By Amy Dickinson, Tribune Content Agency on

Dear Amy: My husband "John" and I were married recently. We funded the wedding. At our wedding, my mother behaved erratically. She drank too much, gave an awful speech, yelled at John, hijacked the DJ for multiple "surprise" spotlight dances, groped John's married uncle, and was taken home early. I had nightmares for weeks.

We met with Mom and my stepfather. John and I said we were worried and wanted Mom to visit her doctor and begin therapy, but also that she had hurt us. John then asked her to acknowledge this and apologize. Mom began screaming and physically threatened him. She said she had always disliked him and that she would rather kill herself than apologize. We left.

My stepfather later told us that he will take care of Mom, and understands if we distance ourselves. Her only communication since then has been to send short, pleasant texts about how to avoid us. I find it confusing, exhausting, and upsetting.

I started therapy, read about "emotional immaturity," and contacted a local family mediation center. For the first time, I'm thinking about all of her terrible behavior.

I've been thinking about future milestones like moving, pregnancy, and parenthood, and I don't know what role Mom is capable of having or what role I want her to have.

Should I be doing something different? What happens when we have news to share?

 

-- Unresolved

Dear Unresolved: You have responded to your mother's behavior in a straightforward and honest way. Working on a hunch, I suggest you ask your therapist to talk to you about Borderline Personality Disorder. Some of what you describe sounds typical of someone with BPD, who will have an exaggerated reaction to perceived abandonments. If your mother does have these characteristics, don't hold your breath for an apology; it will never come.

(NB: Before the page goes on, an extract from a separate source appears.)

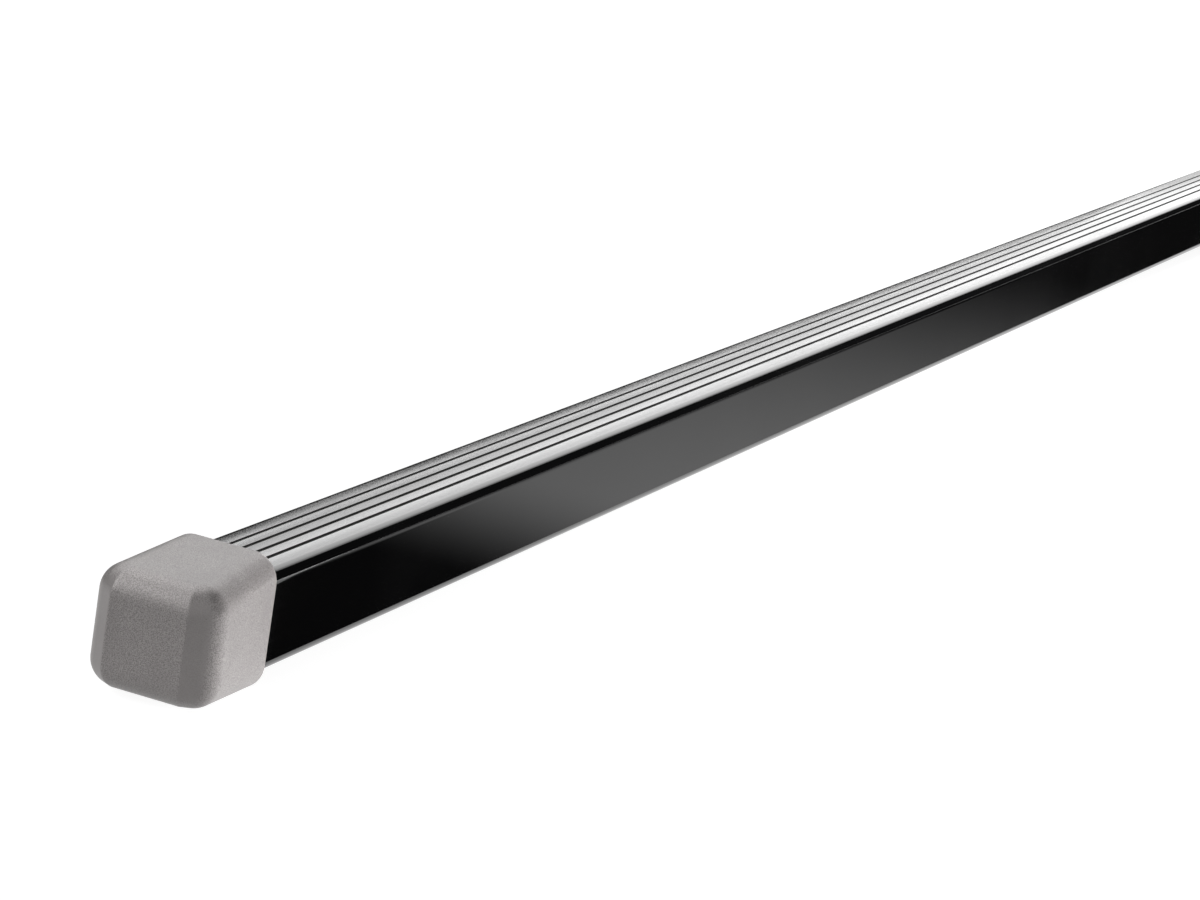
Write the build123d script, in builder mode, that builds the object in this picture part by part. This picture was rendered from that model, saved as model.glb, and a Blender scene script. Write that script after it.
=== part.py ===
from build123d import *
import os

# Square roof rack crossbar: a steel tube in a ribbed plastic jacket, with a moulded cap at each end.
# Millimetres. X runs along the bar, -Y is the side seen first, +Z is up.
# The origin is the middle of the bar's underside, where it sits on its feet.

# Steel tube, rolled from strip and welded along the middle of its far wall
bar_length = 1270.0
tube_side = 25.4
tube_wall = 1.65
tube_bend = 0.8
weld_width = 2.2
weld_height = 0.3

# Plastic jacket around the tube
jacket_fit = 0.05
jacket_wall = 1.55
jacket_top_wall = 1.6
jacket_corner = 3.4
jacket_crown = 0.8
end_relief = 0.15
relief_reveal = 0.4

# Grooves along the top of the jacket
groove_count = 4
groove_pitch = 4.3
groove_width = 0.9
groove_depth = 0.7
groove_root = 0.3
groove_lip = 0.25

# End cap, outside: it flares from its rim to its shoulders, and wide bevels lead from there to its front
cap_length = 38.0
cap_nose = 7.4
cap_side_wall = 1.6
cap_top_wall = 4.5
cap_bottom_wall = 3.2
cap_front_wall = 3.0
cap_top_fall = 3.3
cap_bottom_rise = 2.2
cap_rounding = 7.5
foot_flat = 0.4
rim_edge = 0.4
shoulder_flare = 2.5
bevel_depth = 5.0
bevel_side = 7.4

# End cap, inside
skirt_fit = 0.3
skirt_end_gap = 0.6
skirt_lead_in = 0.5
plug_length = 26.0
plug_fit = 0.45
plug_wall = 1.8
plug_corner = 1.4
plug_lead_in = 1.2
crush_rib_width = 1.4
crush_rib_height = 0.35
crush_rib_spacing = 11.0
crush_rib_setback = 1.2
web_wall = 1.6

# Sizes that follow
tube_corner = tube_bend + tube_wall
tube_bore = tube_side - 2 * tube_wall
jacket_bore = tube_side + 2 * jacket_fit
jacket_width = jacket_bore + 2 * jacket_wall
jacket_top = jacket_wall + jacket_bore + jacket_top_wall
tube_middle = jacket_wall + jacket_bore / 2
groove_places = [(i - (groove_count - 1) / 2) * groove_pitch for i in range(groove_count)]
bar_end = bar_length / 2
cap_inside_x = bar_end + skirt_end_gap
cap_front_x = cap_inside_x + cap_nose
rim_x = cap_front_x - cap_length
relief_start = rim_x - relief_reveal
rim_width = jacket_width + 2 * (skirt_fit + cap_side_wall)
rim_top = jacket_top + skirt_fit + cap_top_wall
rim_bottom = -skirt_fit - cap_bottom_wall
block_bottom = rim_bottom - foot_flat
front_top = rim_top - cap_top_fall
front_bottom = block_bottom + cap_bottom_rise
shoulder_x = cap_front_x - bevel_depth
rim_half = rim_width / 2
shoulder_half = rim_half + shoulder_flare
ridge_half = shoulder_half - bevel_side
plug_side = tube_bore - 2 * plug_fit
plug_tip_x = bar_end - plug_length
pocket_side = (plug_side - web_wall) / 2 - plug_wall
rib_start_x = plug_tip_x + plug_lead_in + crush_rib_setback


def crowned_section(width, bottom, top, crown, corner):
    """A rectangle with round corners, whose top edge bulges up to its full height in the middle."""
    half = width / 2
    shoulder = top - crown
    with BuildSketch() as section:
        with BuildLine():
            Polyline((half, shoulder), (half, bottom), (-half, bottom), (-half, shoulder))
            ThreePointArc((-half, shoulder), (0, top), (half, shoulder))
        make_face()
        fillet(section.vertices(), corner)
    return section.sketch


def jacket_outline(inset):
    """The jacket's outer section, brought in all round by an inset."""
    width = jacket_width - 2 * inset
    return crowned_section(width, inset, jacket_top - inset, jacket_crown, jacket_corner - inset)


def crown_height(y):
    """Height of the jacket's crowned top at a distance y from its middle."""
    half = jacket_width / 2
    radius = (half**2 + jacket_crown**2) / (2 * jacket_crown)
    return jacket_top - radius + (radius**2 - y**2) ** 0.5


def on_groove_lip(corner):
    """True for a corner of the jacket's section where a groove's wall meets the crowned top."""
    beside_groove = min(abs(corner.X - place) for place in groove_places) < groove_width
    return beside_groove and abs(corner.Y - crown_height(corner.X)) < groove_lip


def tube_section(side, corner):
    """A square with round corners, centred on the tube."""
    with BuildSketch() as section:
        with Locations((0, tube_middle)):
            RectangleRounded(side, side, corner)
    return section.sketch


# Steel tube
with BuildPart() as steel_tube:
    with BuildSketch(Plane.YZ.offset(-bar_end)):
        add(tube_section(tube_side, tube_corner))
        add(tube_section(tube_bore, tube_bend), mode=Mode.SUBTRACT)
        with Locations((tube_bore / 2, tube_middle)):
            Rectangle(2 * weld_height, weld_width)
    extrude(amount=bar_length)
steel_tube.part.label = "steel_tube"

# Plastic jacket, grooved along its crowned top
with BuildPart() as plastic_jacket:
    with BuildSketch(Plane.YZ.offset(-bar_end)) as jacket_profile:
        add(jacket_outline(0))
        with Locations(*[(y, crown_height(y)) for y in groove_places]):
            RectangleRounded(groove_width, 2 * groove_depth, groove_root, mode=Mode.SUBTRACT)
        fillet(jacket_profile.vertices().filter_by(on_groove_lip), groove_lip)
        add(tube_section(jacket_bore, tube_corner + jacket_fit), mode=Mode.SUBTRACT)
    extrude(amount=bar_length)
    for start in (-bar_end, relief_start):
        with BuildSketch(Plane.YZ.offset(start)):
            add(jacket_outline(-jacket_wall))
            add(jacket_outline(end_relief), mode=Mode.SUBTRACT)
        extrude(amount=bar_end - relief_start, mode=Mode.SUBTRACT)
plastic_jacket.part.label = "plastic_jacket"

# End cap at the +X end: its side view crossed with its plan view, rounded but for the rim and two ridges
with BuildPart() as end_cap_right:
    with BuildSketch(Plane.XZ):
        Polygon((rim_x, block_bottom), (rim_x, rim_top), (cap_front_x, front_top),
                (cap_front_x, front_bottom), align=None)
    extrude(amount=cap_length, both=True)
    with BuildSketch(Plane.XY):
        Polygon((rim_x, rim_half), (shoulder_x, shoulder_half), (cap_front_x, ridge_half),
                (cap_front_x, -ridge_half), (shoulder_x, -shoulder_half), (rim_x, -rim_half), align=None)
    extrude(amount=2 * cap_length, both=True, mode=Mode.INTERSECT)
    ridges = end_cap_right.edges().filter_by(Axis.Z).group_by(Axis.X)[-1]
    rim_edges = end_cap_right.edges().group_by(Axis.X)[0]
    fillet(end_cap_right.edges() - ridges - rim_edges, cap_rounding)
    chamfer(end_cap_right.faces().sort_by(Axis.X)[0].edges(), rim_edge)
    split(bisect_by=Plane.XY.offset(rim_bottom), keep=Keep.TOP)

    # The skirt's hollow, which slides over the jacket
    with BuildSketch(Plane.YZ.offset(rim_x)):
        add(jacket_outline(-skirt_fit))
    extrude(amount=cap_inside_x - rim_x, mode=Mode.SUBTRACT)
    rim_face = end_cap_right.faces().sort_by(Axis.X)[0]
    chamfer(rim_face.inner_wires()[0].edges(), skirt_lead_in)

    # The plug, with a tapered tip and two crush ribs on each side
    with BuildSketch(Plane.YZ.offset(plug_tip_x)) as plug_profile:
        with Locations((0, tube_middle)):
            Rectangle(plug_side, plug_side)
        chamfer(plug_profile.vertices(), plug_corner)
    extrude(amount=cap_inside_x - plug_tip_x)
    tip = end_cap_right.faces().filter_by(Plane.YZ).group_by(Axis.X)[1]
    chamfer(tip.edges(), plug_lead_in)
    with BuildSketch(Plane.YZ.offset(rib_start_x)):
        with Locations((0, tube_middle)):
            with PolarLocations(plug_side / 2, 4):
                with Locations((0, -crush_rib_spacing / 2), (0, crush_rib_spacing / 2)):
                    Rectangle(2 * crush_rib_height, crush_rib_width)
    extrude(amount=cap_inside_x - rib_start_x)

    # The plug's four pockets, which run on into the nose and leave two crossed webs
    with BuildSketch(Plane.YZ.offset(plug_tip_x)):
        with Locations((0, tube_middle)):
            with GridLocations(pocket_side + web_wall, pocket_side + web_wall, 2, 2):
                Rectangle(pocket_side, pocket_side)
    extrude(amount=cap_front_x - cap_front_wall - plug_tip_x, mode=Mode.SUBTRACT)
end_cap_right.part.label = "end_cap_right"

with BuildPart() as end_cap_left:
    mirror(end_cap_right.part, about=Plane.YZ)
end_cap_left.part.label = "end_cap_left"

os.makedirs("parts", exist_ok=True)
for piece in (steel_tube, plastic_jacket, end_cap_left, end_cap_right):
    export_step(piece.part, f"parts/{piece.part.label}.step")
    print(piece.part.label, piece.part.bounding_box(), round(piece.part.volume))
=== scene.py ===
# %% [markdown]
# # Square roof rack crossbar
# A roof rack crossbar is the beam that lies across a car's roof and carries clamps, boxes and racks.
# This one is a square steel tube inside a glossy black plastic jacket, with a grey moulded cap in each end.
# Its four pieces come from the CAD model and keep their shapes. This lesson gives them their finishes,
# then sets up the light and the camera of a small product studio.

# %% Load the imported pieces
import bmesh
import bpy
import math
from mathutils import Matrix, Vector


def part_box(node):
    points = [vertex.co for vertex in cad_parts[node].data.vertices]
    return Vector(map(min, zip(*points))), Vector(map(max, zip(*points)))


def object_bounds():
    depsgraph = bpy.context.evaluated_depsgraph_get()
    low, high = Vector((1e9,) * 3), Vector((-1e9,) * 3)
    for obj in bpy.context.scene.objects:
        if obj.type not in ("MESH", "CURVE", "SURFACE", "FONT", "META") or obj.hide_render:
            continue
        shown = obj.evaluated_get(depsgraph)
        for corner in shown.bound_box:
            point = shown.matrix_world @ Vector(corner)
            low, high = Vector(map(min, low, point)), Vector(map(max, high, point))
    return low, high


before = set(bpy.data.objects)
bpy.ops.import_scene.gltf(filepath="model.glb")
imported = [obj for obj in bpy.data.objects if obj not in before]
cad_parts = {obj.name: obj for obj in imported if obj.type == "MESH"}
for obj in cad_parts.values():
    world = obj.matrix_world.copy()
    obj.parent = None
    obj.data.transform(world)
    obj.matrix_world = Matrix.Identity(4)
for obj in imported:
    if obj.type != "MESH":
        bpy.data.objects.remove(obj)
cad_box = [list(corner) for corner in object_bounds()]
for name in sorted(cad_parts):
    low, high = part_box(name)
    print(name, "measures", [round(1000 * (high[i] - low[i]), 1) for i in range(3)], "mm")

# %% [markdown]
# ## Where the camera stands
# The view looks along the bar from beyond its near end, a little from above, with the camera rolled so that
# the bar climbs to the right. A long lens from a metre away keeps the near cap from bulging. The Standard
# view shows each tone as it was worked out, so that a white floor stays white.

# %% Camera
camera_place = (-1.44487, -0.42003, 0.29982)
camera_turn = (76.2377, -9.0465, -66.8559)
lens_mm = 111.871
sensor_mm = 36.0


def in_radians(angles):
    """Three angles in degrees, as Blender stores them."""
    return [math.radians(angle) for angle in angles]


camera_data = bpy.data.cameras.new("studio_camera")
camera_data.sensor_width = sensor_mm
camera_data.lens = lens_mm
camera = bpy.data.objects.new("studio_camera", camera_data)
camera.location = camera_place
camera.rotation_euler = in_radians(camera_turn)
bpy.context.scene.collection.objects.link(camera)
bpy.context.scene.camera = camera
bpy.context.scene.view_settings.view_transform = "Standard"
print("camera is", round(camera.location.length, 3), "m from the middle of the bar")

# %% [markdown]
# ## Helpers for shader nodes
# Every finish below is a small network of nodes. One short function adds a node, sets its values and joins
# its inputs to the outputs it is given, so that a finish reads from top to bottom like a recipe. The others
# add the kinds of node that come again and again.

# %% Add shader nodes
def add_node(tree, kind, settings=None, **inputs):
    """Adds a node and fills its inputs with values or with outputs of other nodes.

    An input is given by its name, with underscores for spaces, or by its number after an underscore.
    """
    made = tree.nodes.new(kind)
    for key, value in (settings or {}).items():
        setattr(made, key, value)
    for key, value in inputs.items():
        socket = made.inputs[int(key[1:])] if key[0] == "_" else made.inputs[key.replace("_", " ")]
        if isinstance(value, bpy.types.NodeSocket):
            tree.links.new(value, socket)
        else:
            socket.default_value = value
    return made


def math_node(tree, operation, first, second=0.0, third=0.0):
    """Adds a Math node and returns its result. Only MULTIPLY_ADD has a use for the third value."""
    return add_node(tree, "ShaderNodeMath", {"operation": operation}, _0=first, _1=second, _2=third).outputs[0]


def times(tree, first, second):
    """Multiplies two values or masks."""
    return math_node(tree, "MULTIPLY", first, second)


def ramp(tree, value, low, high, to_low=0.0, to_high=1.0):
    """Carries a value from one range smoothly over to another, and holds it at both ends."""
    return add_node(tree, "ShaderNodeMapRange", {"interpolation_type": "SMOOTHSTEP"}, Value=value,
                    From_Min=low, From_Max=high, To_Min=to_low, To_Max=to_high).outputs["Result"]


def place_on_piece(tree):
    """Where a point lies on its piece, in metres."""
    return add_node(tree, "ShaderNodeTexCoord").outputs["Object"]


print("helpers:", add_node.__name__, math_node.__name__, times.__name__, ramp.__name__, place_on_piece.__name__)

# %% [markdown]
# ## The grain of a moulding
# A steel mould is spark-eroded or etched before it makes grey caps, and that leaves a fine, even grain on
# the plastic: shallow pits about a third of a millimetre across, with finer ones between them. A bitmap
# would show its pixels close up. Two noises of different size keep their detail at any distance.
# The grain is a node group, because the cap and the top of the jacket both use it at their own sizes.

# %% Fine grain, shared by the caps and the jacket
finer_by = 2.7
coarse_share = 0.7
fine_share = 0.3
pit_bottom = 0.36
pit_rim = 0.64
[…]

As her daughter, you will have to find healthy ways to erect strong boundaries. When/if your mother behaves well, you can open a door, but you should be prepared to close it again. Do not let her control you. Continue to be in touch with your stepfather. Share any and all lifetime announcements with both of them, and then take your future with her on a case-by-case basis.

A book that might help you explore this challenging dynamic is, "Stop Walking on Eggshells: Taking Your Life Back When Someone You Care About Has Borderline Personality Disorder," by Paul T. Mason and Randi Kreger (New Harbinger Publications; Second edition (January 1, 2010).